One of the Appeal to Reason's most striking sidelines was its People's Pocket Series, a series of 3 1/2" x 5" paperbacks that sold for 25 cents apiece--five for a dollar. The back and inside covers of this one list 131 different titles (you can tell it dates from near the end, since the list includes both Adult Education in Russia by Mme. Lenine [sic] and War Speeches and Messages of Woodrow Wilson). The series included books on evolution and birth control, on hypnotism and home nursing; Marx, Shakespeare, Oscar Wilde, Balzac, Thomas Paine, Boccaccio, Tolstoy, Whitman, Lincoln, Kropotkin, Zola. It was large-spirited enough to contain titles by both Clarence Darrow and William Jennings Bryan, both Robert Ingersoll and Pope Leo XIII. A banker brought in as an investor during the paper's last years continued the series after its demise, as Haldeman-Julius's Little Blue Books. These were massively influential, to judge by how often they are invoked in the early chapters of at least two generations of autobiographies.

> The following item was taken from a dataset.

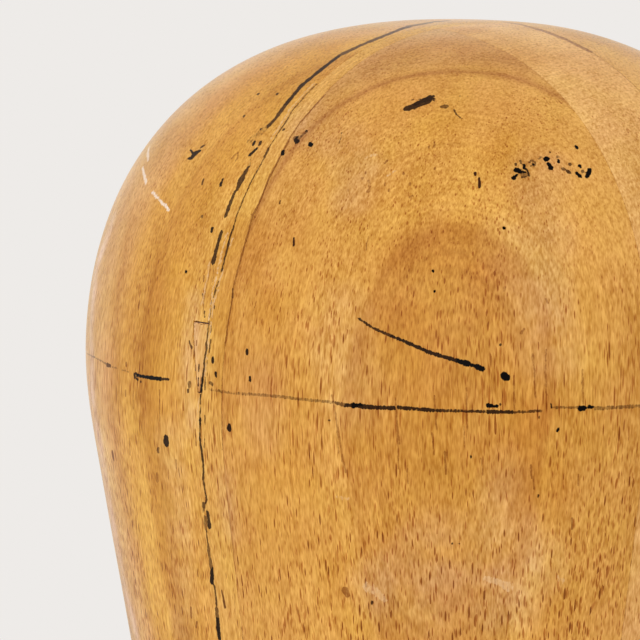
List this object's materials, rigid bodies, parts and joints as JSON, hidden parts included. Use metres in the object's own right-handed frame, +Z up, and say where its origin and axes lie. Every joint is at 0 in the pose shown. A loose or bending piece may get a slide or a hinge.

We all know what happened to Socialism, unfortunately. What I'd like to know is: What happened to continuing self-education? These books were read by teamsters and machinists and stevedores and farmhands and miners. They read them not because they thought the books could help them get a better job but because they were curious. They were hungry--they wanted to consume the world. This isn't to say that every hod-carrier in Michigan in 1910 was reading them, but enough were to make the series continually expand. And none of it was fluff, or merely mercenary, or simple-minded propaganda. How many people--with considerably longer formal educations and a larger fund of leisure time--read anything like that sort of thing today, for fun? How many people assume without thinking about it that reading is and has always been a pursuit strictly for the privileged? Would it be too much to consider a connection between the rightward shift in politics and the decline of self-motivated learning?